The MVP Development Process (Step-by-Step)

This section explains each step of the MVP development process in simple terms. It shows what to do at every stage, how much time and cost to expect, and what can go wrong if a step is skipped.

Step 1: Define the Problem Before the Idea

This step helps you move away from feature ideas and focus on real user pain. You clarify who the product is for, what problem they face, and why current solutions don’t fully work. By the end, you should be able to explain the problem in a simple way that users would agree with.

  • Goal: Ensure you are solving a real, painful problem.
  • Output: A validated problem hypothesis
  • Time: 1–2 weeks
  • Cost: Low (founder time, basic research tools)
  • Risk if skipped: You may build features that don’t solve a meaningful problem.

Step 2: Validate Demand Using Real Market Signals

Here you check if real users show real interest, not just polite feedback. Strong validation comes from behavior sign-ups, replies, waitlists, or willingness to try.
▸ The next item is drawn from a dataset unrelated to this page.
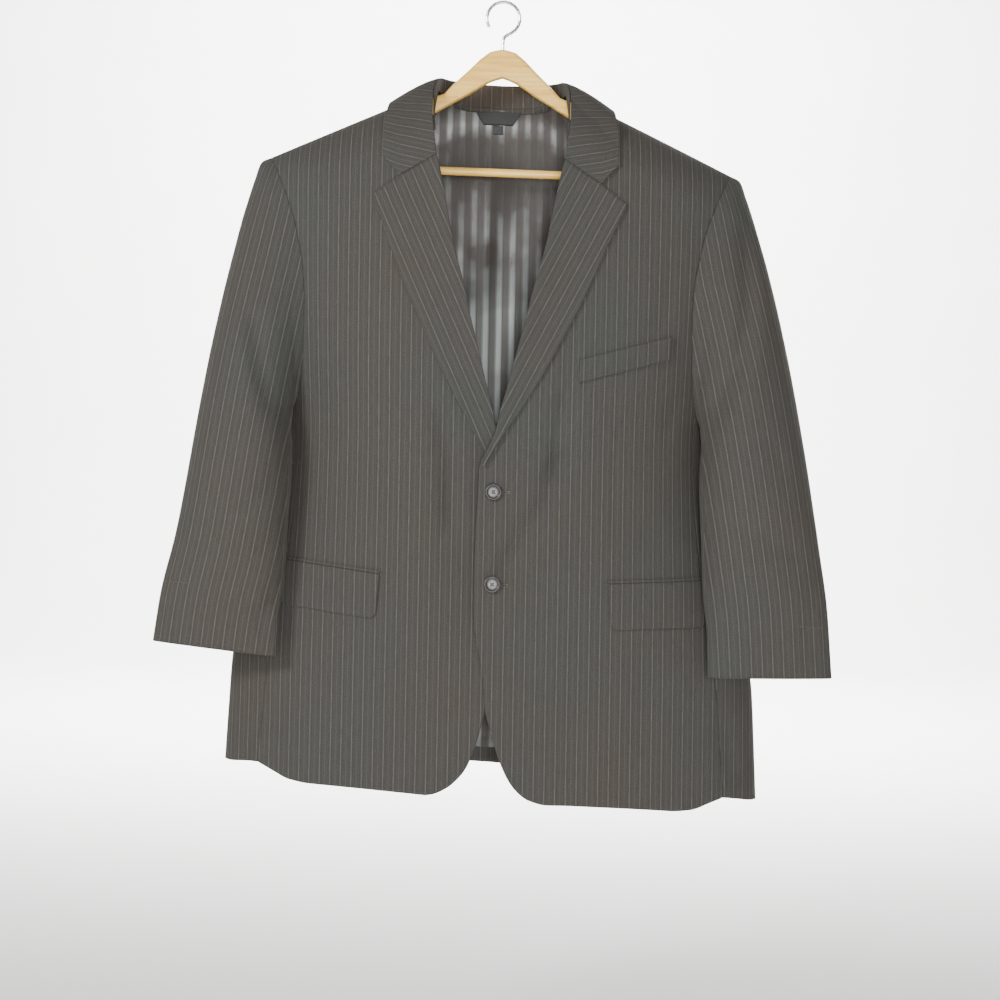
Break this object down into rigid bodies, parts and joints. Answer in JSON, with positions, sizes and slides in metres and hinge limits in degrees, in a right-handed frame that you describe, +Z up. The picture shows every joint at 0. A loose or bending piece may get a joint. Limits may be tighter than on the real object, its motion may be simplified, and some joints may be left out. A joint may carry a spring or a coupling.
{
  "type": "two-button suit jacket on a wooden hanger",
  "caption": "Dark grey pinstriped suit jacket with notched lapels, welt and flap pockets, buttoned and hanging on a plain wooden hanger with a steel hook.",
  "frame": {"origin": "inside top of the hanger's hook, where the rail bears", "axes": "+Z up, -Y the jacket's front, +X towards the wearer's left sleeve"},
  "size_m": [0.803, 0.1199, 0.9676],
  "materials": {
    "suiting": "worsted wool with a light pinstripe",
    "lining": "striped satin",
    "label": "woven tape",
    "tag": "woven tape",
    "button": "polished resin",
    "wood": "lacquered pale wood",
    "steel": "bright wire"
  },
  "bodies": {
    "root": {"front_left": "suiting", "front_right": "suiting", "side_left": "suiting", "side_right": "suiting", "back_left": "suiting", "back_right": "suiting", "topsleeve_left": "suiting", "topsleeve_right": "suiting", "undersleeve_left": "suiting", "undersleeve_right": "suiting", "lapel_left": "suiting", "lapel_right": "suiting", "collar_leaf": "suiting", "collar_stand": "suiting", "breast_welt": "suiting", "flap_left": "suiting", "flap_right": "suiting", "jet_left": "suiting", "jet_right": "suiting", "lining_back": "lining", "neck_label": "label", "size_tag": "tag", "button_upper": "button", "button_lower": "button", "hanger_arms": "wood", "hanger_bar": "wood", "hanger_hook": "steel"}
  },
  "joints": []
}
This step protects your budget by ensuring you don’t build something the market doesn’t want.

  • Goal: Confirm people care before you build anything.
  • Time: 2–4 weeks
  • Cost: Low–medium (ads, tools, small incentives)
  • Risk if rushed: Misreading weak signals as real demand.
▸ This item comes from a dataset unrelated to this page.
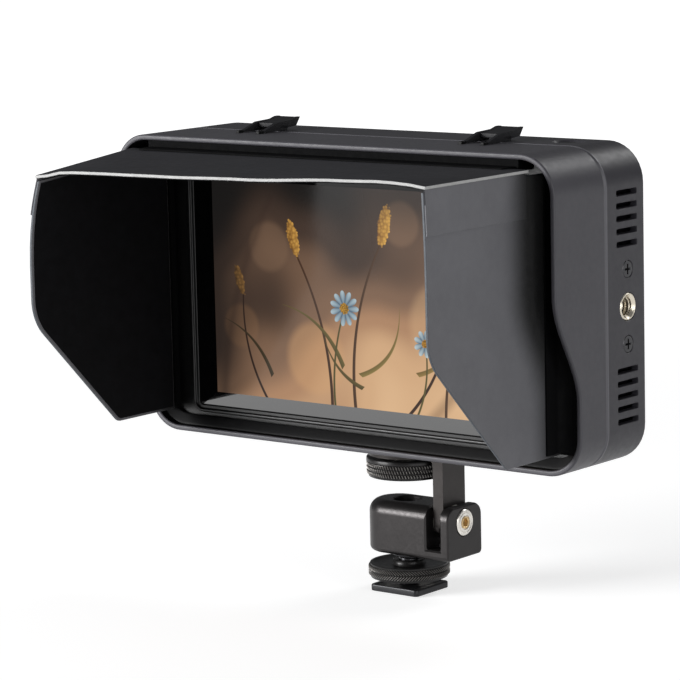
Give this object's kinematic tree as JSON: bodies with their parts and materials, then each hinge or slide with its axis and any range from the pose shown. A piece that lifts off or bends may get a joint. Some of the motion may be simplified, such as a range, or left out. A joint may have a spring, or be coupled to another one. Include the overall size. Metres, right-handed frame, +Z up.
{
  "type": "camera field monitor with sun hood",
  "caption": "Small flat camera monitor with a folding sun hood, on a tilting accessory shoe mount with knurled lock wheels.",
  "frame": {"origin": "centre of the shoe foot's underside, on the axis of its stud", "axes": "+Z up along the stud, +Y towards the monitor's back, +X to the right seen from the front"},
  "size_m": [0.168, 0.1022, 0.1484],
  "materials": {
    "shoe_black": "satin",
    "dark_steel": "satin",
    "bright_steel": "polished",
    "nylon": "matte",
    "dark_alloy": "satin",
    "rubber_pad": "matte",
    "casing_grey": "fine grain",
    "frame_grey": "fine grain",
    "bezel_black": "fine grain",
    "clear_glass": "polished",
    "picture": "lit picture",
    "diffuser": "matte",
    "bare_alloy": "brushed",
    "board_green": "solder mask",
    "chip_black": "matte",
    "ribbon_amber": "smooth",
    "screw_steel": "bright",
    "socket_metal": "plated",
    "socket_plastic": "matte",
    "insert_metal": "turned",
    "plate_black": "fine grain",
    "contact_gold": "plated",
    "button_black": "satin",
    "latch_black": "satin",
    "rail_black": "matte",
    "hood_skin": "fine grain",
    "flock": "flocked"
  },
  "bodies": {
    "shoe_base": {"foot_plate": "shoe_black", "stud_screw": "dark_steel"},
    "lock_washer": {"lock_washer": "bright_steel"},
    "lock_wheel": {"lock_wheel": "dark_alloy"},
    "yoke": {"yoke_block": "dark_alloy", "pivot_screw": "bright_steel", "pivot_washers": "nylon"},
    "arm": {"tilt_arm": "dark_alloy", "arm_pad": "rubber_pad"},
    "knob_washer": {"knob_washer": "bright_steel"},
    "thumb_knob": {"thumb_knob": "dark_alloy", "mount_screw": "bright_steel"},
    "monitor": {"rear_casing": "casing_grey", "front_bezel": "bezel_black", "cover_glass": "clear_glass", "display_panel": "picture", "backlight": "diffuser", "display_tray": "bare_alloy", "main_board": "board_green", "board_chips": "chip_black", "heat_spreader": "bare_alloy", "display_ribbon": "ribbon_amber", "board_screws": "screw_steel", "hdmi_sockets": "socket_metal", "power_socket": "socket_plastic", "usb_socket": "socket_metal", "phone_socket": "socket_plastic", "side_insert": "insert_metal", "bottom_insert": "insert_metal", "insert_screws": "dark_steel", "case_screws": "dark_steel", "battery_plate": "plate_black", "battery_contacts": "contact_gold", "battery_screws": "dark_steel", "switch_board": "board_green", "push_switch": "socket_metal"},
    "power_button": {"power_button": "button_black"},
    "battery_release": {"battery_release": "plate_black"},
    "hood_frame": {"hood_frame": "frame_grey", "hood_side_rails": "rail_black", "hood_top_rail": "rail_black"},
    "latch_left": {"hood_latch_left": "latch_black"},
    "latch_right": {"hood_latch_right": "latch_black"},
    "hood_left": {"hood_side_left": "hood_skin", "side_lining_left": "flock"},
    "hood_right": {"hood_side_right": "hood_skin", "side_lining_right": "flock"},
    "hood_top": {"hood_top": "hood_skin", "top_lining": "flock"}
  },
  "joints": [
    {"name": "lock_travel", "type": "slide", "parent": "shoe_base", "child": "lock_washer", "axis": [0, 0, 1], "range_m": [-0.00154, 0.00118]},
    {"name": "lock_spin", "type": "hinge", "parent": "lock_washer", "child": "lock_wheel", "pos_m": [0, 0, 0.0066], "axis": [0, 0, 1], "range_deg": [-440, 340]},
    {"name": "yoke_swivel", "type": "hinge", "parent": "shoe_base", "child": "yoke", "pos_m": [0, 0, 0.0126], "axis": [0, 0, 1], "continuous": true},
    {"name": "tilt", "type": "hinge", "parent": "yoke", "child": "arm", "pos_m": [0, 0, 0.0239], "axis": [1, 0, 0], "range_deg": [-90, 90]},
    {"name": "knob_travel", "type": "slide", "parent": "arm", "child": "knob_washer", "axis": [0, 0, 1], "range_m": [-0.0038, 0]},
    {"name": "knob_spin", "type": "hinge", "parent": "knob_washer", "child": "thumb_knob", "pos_m": [0, 0, 0.0401], "axis": [0, 0, 1], "range_deg": [-1080, 0]},
    {"name": "monitor_pan", "type": "hinge", "parent": "arm", "child": "monitor", "pos_m": [0, 0, 0.0482], "axis": [0, 0, 1], "range_deg": [-180, 180]},
    {"name": "power_press", "type": "slide", "parent": "monitor", "child": "power_button", "axis": [0, 0, -1], "range_m": [0, 0.0006], "stiffness_N_per_m": 800},
    {"name": "release_press", "type": "slide", "parent": "monitor", "child": "battery_release", "axis": [0, -1, 0], "range_m": [0, 0.002], "stiffness_N_per_m": 300},
    {"name": "hood_slide", "type": "slide", "parent": "monitor", "child": "hood_frame", "axis": [0, -1, 0], "range_m": [0, 0.03]},
    {"name": "latch_left_lift", "type": "hinge", "parent": "monitor", "child": "latch_left", "pos_m": [-0.0431, -0.0197, 0.1451], "axis": [1, 0, 0], "range_deg": [0, 12], "stiffness_Nm_per_rad": 0.3},
    {"name": "latch_right_lift", "type": "hinge", "parent": "monitor", "child": "latch_right", "pos_m": [0.0431, -0.0197, 0.1451], "axis": [1, 0, 0], "range_deg": [0, 12], "stiffness_Nm_per_rad": 0.3},
    {"name": "left_fold", "type": "hinge", "parent": "hood_frame", "child": "hood_left", "pos_m": [-0.0751, -0.0256, 0.0968], "axis": [0, 0, 1], "range_deg": [0, 88]},
    {"name": "right_fold", "type": "hinge", "parent": "hood_frame", "child": "hood_right", "pos_m": [0.0751, -0.0256, 0.0968], "axis": [0, 0, -1], "range_deg": [0, 88]},
    {"name": "top_lift", "type": "hinge", "parent": "hood_frame", "child": "hood_top", "pos_m": [0, -0.0396, 0.1398], "axis": [-1, 0, 0], "range_deg": [0, 80]}
  ],
  "couplings": [
    {"joint": "lock_spin", "follows": "lock_travel", "rad_per_m": 4947.4},
    {"joint": "knob_spin", "follows": "knob_travel", "rad_per_m": 4947.4}
  ]
}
Step 3: Define the MVP Scope (What to Build — and What to Skip)

This step is about choosing the smallest set of features that lets users experience your core value. You define what the MVP includes and what it intentionally excludes, so development stays focused. A clear scope keeps timelines realistic and prevents feature creep.
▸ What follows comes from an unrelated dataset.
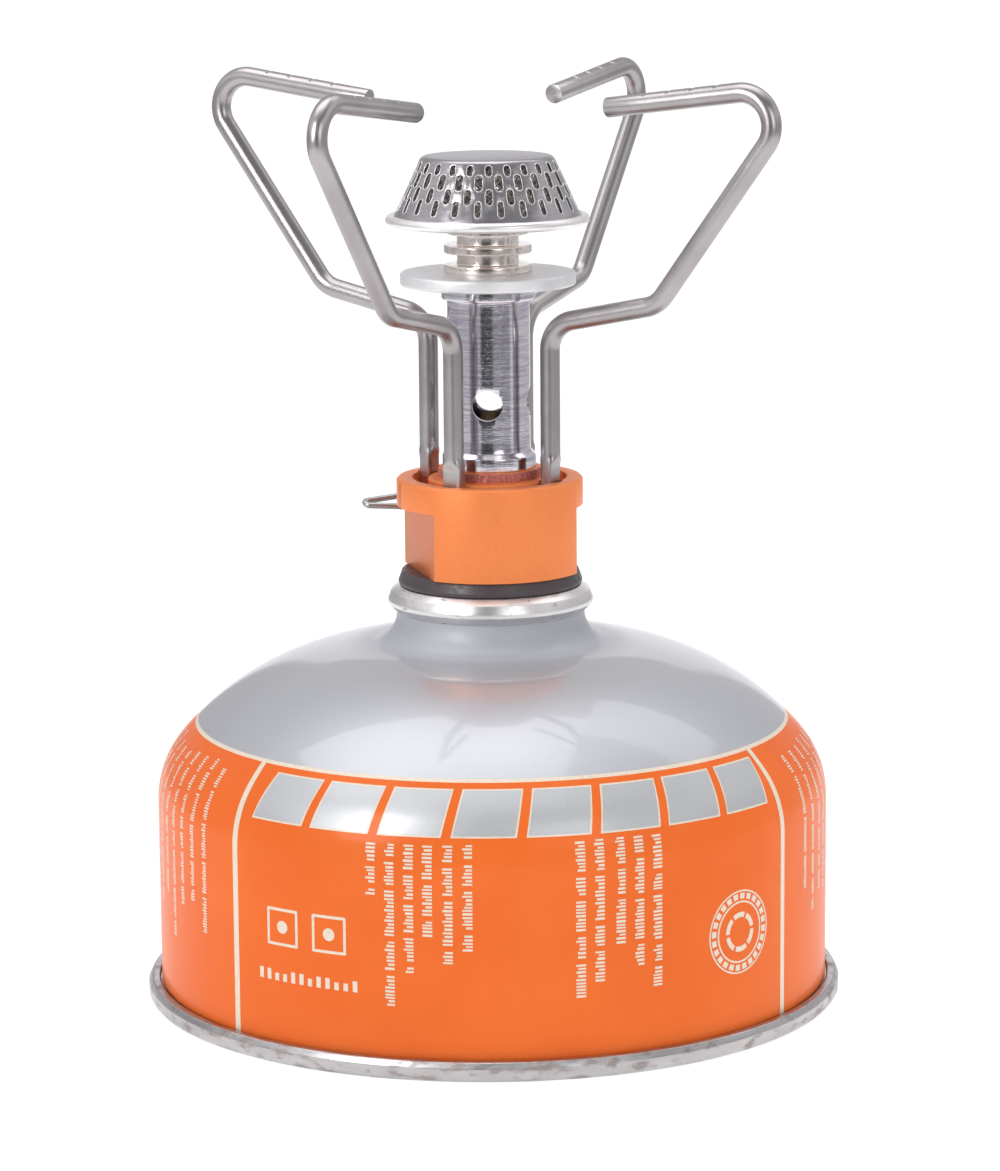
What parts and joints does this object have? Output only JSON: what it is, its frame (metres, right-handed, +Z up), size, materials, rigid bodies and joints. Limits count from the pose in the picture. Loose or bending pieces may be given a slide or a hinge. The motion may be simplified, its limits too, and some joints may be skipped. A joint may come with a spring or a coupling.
{
  "type": "camping stove",
  "caption": "Canister-top camping stove with folding wire pot supports and a perforated burner, screwed on its gas canister.",
  "frame": {"origin": "centre of the canister's bottom rim, on the surface it stands on", "axes": "+Z up along the canister and burner axis; the control bail is folded towards -X behind the body; the canister label's front faces -Y"},
  "size_m": [0.1108, 0.1108, 0.146],
  "materials": {
    "canister_lacquer": "gloss",
    "tinplate": "worn satin",
    "rubber": "matte",
    "orange_anodised": "satin anodised",
    "chrome": "polished",
    "stainless": "satin",
    "bare_aluminium": "matte",
    "nickel_brass": "nickel plated satin",
    "brass": "machined",
    "plastic": "moulded",
    "filter": "sintered"
  },
  "bodies": {
    "canister": {"canister_shell": "canister_lacquer", "canister_base": "tinplate", "valve_cup": "tinplate", "cup_seal": "rubber", "valve_housing": "plastic", "valve_spring": "stainless", "stem_gasket": "rubber"},
    "canister_valve": {"valve_stem": "plastic"},
    "stove_seal": {"base_gasket": "rubber"},
    "stove": {"stove_body": "orange_anodised", "inlet_oring": "rubber", "depressor_pin": "brass", "jet": "brass", "jet_filter": "filter", "packing_nut": "nickel_brass", "mixing_tube": "chrome", "heat_disc": "bare_aluminium", "burner_neck": "nickel_brass", "burner_pan": "stainless", "burner_cap": "stainless", "burner_screen": "stainless"},
    "spindle_seal": {"spindle_oring": "rubber"},
    "spindle": {"valve_spindle": "stainless"},
    "bail": {"control_bail": "stainless"},
    "support_1": {"pot_support_1": "stainless", "support_clip_1": "stainless"},
    "support_2": {"pot_support_2": "stainless", "support_clip_2": "stainless"},
    "support_3": {"pot_support_3": "stainless", "support_clip_3": "stainless"},
    "support_4": {"pot_support_4": "stainless", "support_clip_4": "stainless"}
  },
  "joints": [
    {"name": "unscrew_rise", "type": "slide", "parent": "canister", "child": "stove_seal", "axis": [0, 0, 1], "range_m": [0, 0.00144]},
    {"name": "unscrew_turn", "type": "hinge", "parent": "stove_seal", "child": "stove", "pos_m": [0, 0, 0.075], "axis": [0, 0, 1], "range_deg": [0, 570]},
    {"name": "canister_valve_lift", "type": "slide", "parent": "canister", "child": "canister_valve", "axis": [0, 0, 1], "range_m": [0, 0.00145], "deforming": ["valve_spring"]},
    {"name": "spindle_lift", "type": "slide", "parent": "stove", "child": "spindle_seal", "axis": [-0.2706, 0.9627, 0], "range_m": [0, 0.000883]},
    {"name": "flame_valve_turn", "type": "hinge", "parent": "spindle_seal", "child": "spindle", "pos_m": [-0.00622, 0.02214, 0.0757], "axis": [-0.2706, 0.9627, 0], "range_deg": [0, 530]},
    {"name": "bail_fold", "type": "hinge", "parent": "spindle", "child": "bail", "pos_m": [-0.00622, 0.02214, 0.0757], "axis": [0, 0, 1], "range_deg": [-186, 0]},
    {"name": "support_1_fold", "type": "hinge", "parent": "stove", "child": "support_1", "pos_m": [0.00957, -0.00553, 0.09], "axis": [0, 0, 1], "range_deg": [0, 95]},
    {"name": "support_2_fold", "type": "hinge", "parent": "stove", "child": "support_2", "pos_m": [-0.00553, -0.00957, 0.09], "axis": [0, 0, 1], "range_deg": [0, 95]},
    {"name": "support_3_fold", "type": "hinge", "parent": "stove", "child": "support_3", "pos_m": [-0.00957, 0.00553, 0.09], "axis": [0, 0, 1], "range_deg": [0, 95]},
    {"name": "support_4_fold", "type": "hinge", "parent": "stove", "child": "support_4", "pos_m": [0.00553, 0.00957, 0.09], "axis": [0, 0, 1], "range_deg": [0, 95]}
  ],
  "couplings": [
    {"joint": "unscrew_turn", "follows": "unscrew_rise", "rad_per_m": 6927.4},
    {"joint": "canister_valve_lift", "follows": "unscrew_rise", "ratio": 1},
    {"joint": "flame_valve_turn", "follows": "spindle_lift", "rad_per_m": 10472}
  ]
}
  • Goal: Build only what proves or disproves your core hypothesis.
  • Output: A clear MVP scope definition
  • Time: ~1 week
  • Cost: Minimal
  • Risk: Scope creep, overengineering, delayed launch.

Step 4: Design the MVP for Clarity and Credibility

MVP design should help users understand the product quickly and trust it enough to try. The focus is on clear user flows, simple screens, and reducing confusion—not perfect visuals. This supports better feedback because users can actually complete key actions.

  • Goal: Ensure usability without overdesign.
  • Time: 1–2 weeks
  • Cost: Medium
  • Risk: Spending too much time polishing design before learning is confirmed.

Step 5: Build the MVP (Execution Choices That Matter)

This is where you turn the plan into a working product using custom code, no-code, or a hybrid approach. The priority is speed and flexibility, so you can change the product based on feedback. “Good enough to learn” matters more than building for scale on day one.

  • Goal: Execute fast without creating long-term technical problems.
  • Time: 4–8 weeks
  • Cost: Medium–high (depends on approach)
  • Risk: Lock-in from poor technical decisions that are hard to change later.

Step 6: Test the MVP With Real Users

Testing means watching how users behave in the product and identifying patterns. One-off opinions can mislead you, but repeated user behavior shows what actually works and what doesn’t. This step helps you decide what to fix, remove, or improve before pushing growth.

  • Goal: Learn from real usage, not opinions.
  • Time: 2–3 weeks
  • Cost: Low–medium
  • Risk: Acting on anecdotal feedback instead of clear trends.

Step 7: Launch, Learn, and Iterate

Launching is not the end—it’s the start of deeper learning. You review results against your success criteria and decide whether to iterate, pivot, pause, or scale. The goal is to make the next decision with proof, not hope.

  • Goal: Decide the next move based on evidence.
  • Time: Ongoing
  • Cost: Variable
  • Risk: Scaling before validation stabilizes.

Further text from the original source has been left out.